Short exercise: Quote the whole listing verbatim.

Recorded information:

━━━━━━━━━━━━━━━━

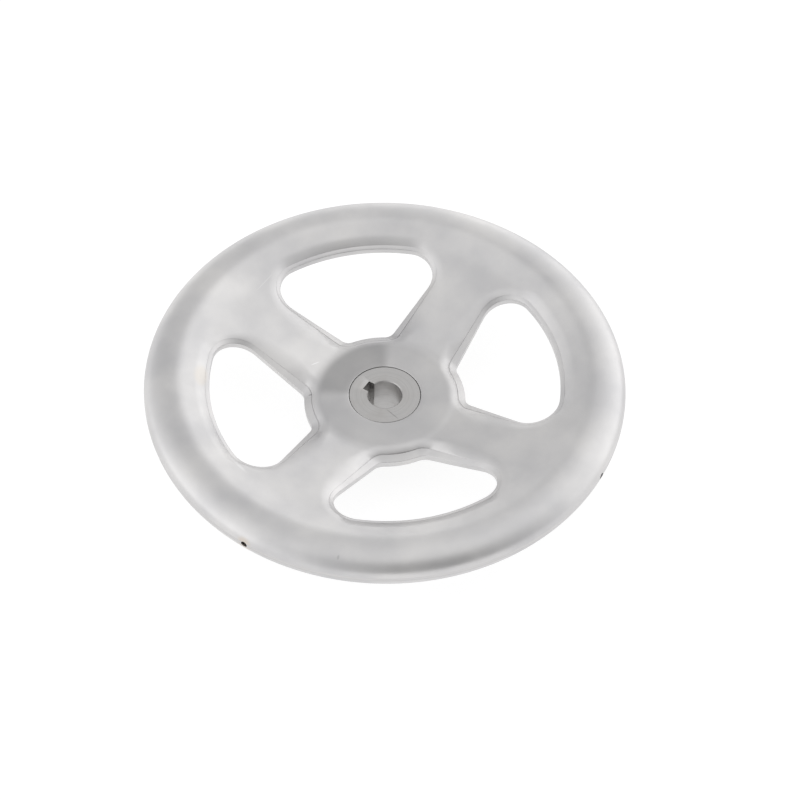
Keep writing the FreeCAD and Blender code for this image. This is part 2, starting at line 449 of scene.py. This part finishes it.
def upperShell():
    rows = []
    hubEdge = window["lipWidthAtHub"] + wheel["seamGap"]
    rimEdge = window["lipWidthAtRim"] + wheel["rimSeamGap"]
    wallRow = windowRow(hubEdge, rimEdge)
    browRow = windowRow(hubEdge + upper["brow"], rimEdge + upper["brow"])
    sections = [browSection(point.length) for point in wallRow]
    for share in upper["flangeRows"]:
        row = []
        for point, section in zip(wallRow, sections):
            low = heightAt(webLine, point.length) + wheel["sheet"]
            high = heightAt(topLine, point.length) - section[0][1]
            row.append(Vector((point.x, point.y, low + (high - low) * share)))
        rows.append(row)
    for step in range(len(sections[0])):
        row = []
        for point, far, section in zip(wallRow, browRow, sections):
            run, fall = section[step]
            place = point.lerp(far, run / upper["brow"])
            row.append(Vector((place.x, place.y, heightAt(topLine, place.length) - fall)))
        rows.append(row)
    innerRow = [Vector((point.x, point.y)) for point in rows[-1]]
    outerRow = cellRow(upper["hubCircle"], upper["rimCircle"])
    for share in upper["spread"]:
        row = []
        for inner, outer in zip(innerRow, outerRow):
            point = inner.lerp(outer, share)
            row.append(Vector((point.x, point.y, heightAt(topLine, point.length))))
        rows.append(row)
    piece = blank("upperShell", rows)
    openSlit(piece)
    crown = [(radius, heightAt(topLine, radius)) for radius in dish["crownRows"] + (dish["crest"],)]
    ringRows(piece, upper["rimCircle"], crown + flankArc(upper["flankSteps"]))
    disc = [(radius, wheel["hubTop"]) for radius in upper["hubRows"]]
    disc += [(upper["hole"] + wider, wheel["hubTop"] - lower) for wider, lower in upper["holeRows"]]
    ringRows(piece, upper["hubCircle"], disc)
    finishSheet(piece, True)
    return piece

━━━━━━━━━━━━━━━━

The response:
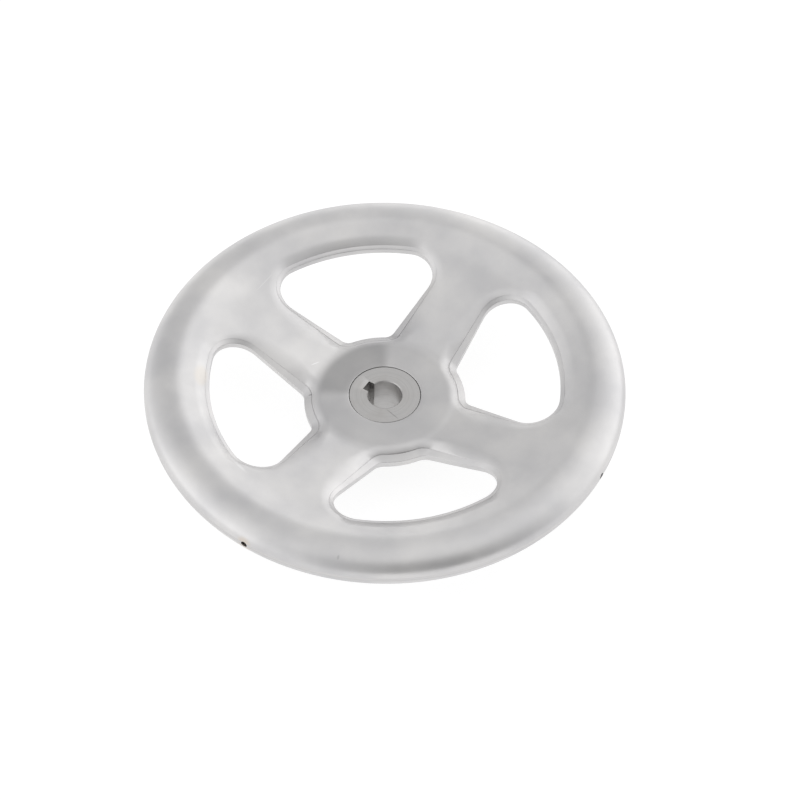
Keep writing the FreeCAD and Blender code for this image. This is part 2, starting at line 449 of scene.py. This part finishes it.
def upperShell():
    rows = []
    hubEdge = window["lipWidthAtHub"] + wheel["seamGap"]
    rimEdge = window["lipWidthAtRim"] + wheel["rimSeamGap"]
    wallRow = windowRow(hubEdge, rimEdge)
    browRow = windowRow(hubEdge + upper["brow"], rimEdge + upper["brow"])
    sections = [browSection(point.length) for point in wallRow]
    for share in upper["flangeRows"]:
        row = []
        for point, section in zip(wallRow, sections):
            low = heightAt(webLine, point.length) + wheel["sheet"]
            high = heightAt(topLine, point.length) - section[0][1]
            row.append(Vector((point.x, point.y, low + (high - low) * share)))
        rows.append(row)
    for step in range(len(sections[0])):
        row = []
        for point, far, section in zip(wallRow, browRow, sections):
            run, fall = section[step]
            place = point.lerp(far, run / upper["brow"])
            row.append(Vector((place.x, place.y, heightAt(topLine, place.length) - fall)))
        rows.append(row)
    innerRow = [Vector((point.x, point.y)) for point in rows[-1]]
    outerRow = cellRow(upper["hubCircle"], upper["rimCircle"])
    for share in upper["spread"]:
        row = []
        for inner, outer in zip(innerRow, outerRow):
            point = inner.lerp(outer, share)
            row.append(Vector((point.x, point.y, heightAt(topLine, point.length))))
        rows.append(row)
    piece = blank("upperShell", rows)
    openSlit(piece)
    crown = [(radius, heightAt(topLine, radius)) for radius in dish["crownRows"] + (dish["crest"],)]
    ringRows(piece, upper["rimCircle"], crown + flankArc(upper["flankSteps"]))
    disc = [(radius, wheel["hubTop"]) for radius in upper["hubRows"]]
    disc += [(upper["hole"] + wider, wheel["hubTop"] - lower) for wider, lower in upper["holeRows"]]
    ringRows(piece, upper["hubCircle"], disc)
    finishSheet(piece, True)
    return piece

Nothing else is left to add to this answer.